Now that the readers can see where the “traditional sensitivities” come from, the following quote must come as a surprise. Even more remarkable is that it’s become a conventional wisdom:
Like number theory before the 19th century, combinatorics before the 20th century was thought to be an elementary topic without much unity or depth. We now realize that, like number theory, combinatorics is infinitely deep and linked to all parts of mathematics. – John Stillwell (2010)
Of course, the prejudice has never been limited to Combinatorics. Imagine how an expert in Partition Theory and q-series must feel after reading this quote:
[In the context of Partition Theory] Professor Littlewood, when he makes use of an algebraic identity, always saves himself the trouble of proving it; he maintains that an identity, if true, can be verified in a few lines by anybody obtuse enough to feel the need of verification. – Freeman Dyson (1944), see here.
2) Combinatorics papers have been often ostracized and ignored by many top math journals
This is a theme in this post about the Annals, this MO answer, and a smaller theme in this post (see Duke paragraph). This bias against Combinatorics is still ongoing and hardly a secret. I argue that on the one hand, the situation is (slowly) changing for the better. On the other hand, if some journals keep the proud tradition of rejecting the field, that’s ok, really. If only they were honest and clear about it! To those harboring strong feelings on this, listening to some breakup music could be helpful.
3) Despite inherent diversity, Combinatorics is one field
In this post, I discussed how I rewrote Combinatorics Wikipedia article, largely as a collection of links to its subfields. In a more recent post mentioned earlier I argue why it is hard to define the field as a whole. In many ways, Combinatorics resembles a modern nation, united by a language, culture and common history. Although its borders are not easy to define, suggesting that it’s not a separate field of mathematics is an affront to its history and reality (see two sections above). As any political scientist will argue, nation borders can be unhelpful, but are here for a reason. Wishing borders away is a bit like French “race-ban” – an imaginary approach to resolve real problems.

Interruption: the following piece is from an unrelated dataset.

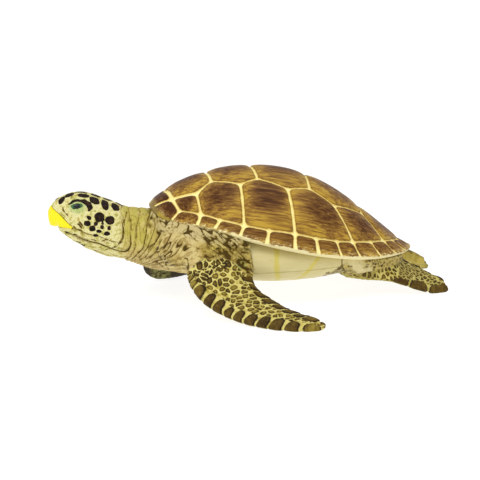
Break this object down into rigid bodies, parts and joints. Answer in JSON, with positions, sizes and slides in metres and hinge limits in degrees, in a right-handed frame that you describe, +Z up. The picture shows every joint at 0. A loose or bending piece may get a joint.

Gowers’s “two cultures” essay is an effort to describe and explain cultural differences between Combinatorics and other fields. The author should be praised both for the remarkable essay, and for the bravery of raising the subject. Finally, on the Owl’s attempt to divide Combinatorics into “conceptual” which “has no internal reasons to die in any foreseeable future” and the rest, which “will remain a collection of elementary tricks, [..] will die out and forgotten [sic].” I am assuming the Owl meant here most of the “Hungarian combinatorics”, although to be fair, the blogger leaves some wiggle room there. Either way, “First they came for Hungarian Combinatorics” is all that came to mind.
Do you think you know the answer? Do you think others have the same answer? Imagine you could go back in time and ask this question to a number of top combinatorialists of the past 50 years. What would they say? Would you agree with them at all?
Turns out, these answers are readily available. I collected them on this page of quotes. The early ones are uncertain, defensive, almost apologetic. The later ones are bolder, prouder of the field and its status. All are enlightening. Take your time, read them all in order.
During my recent MIT visit, Jacob Fox showed me this blog which I found to be rather derogatory in its treatment of combinatorics and notable combinatorialists. This brought me back to my undergraduate days in Moscow, reminded of the long forgotten but back then very common view of combinatorics as “second rate mathematics”. In the US, I always thought, this battle has been won before my time, back in the 1980s. The good guys worked hard and paved the road for all younger combinatorialists to walk on, and be proud of the field. But of course the internet has its own rules, and has room for every prejudice known to men.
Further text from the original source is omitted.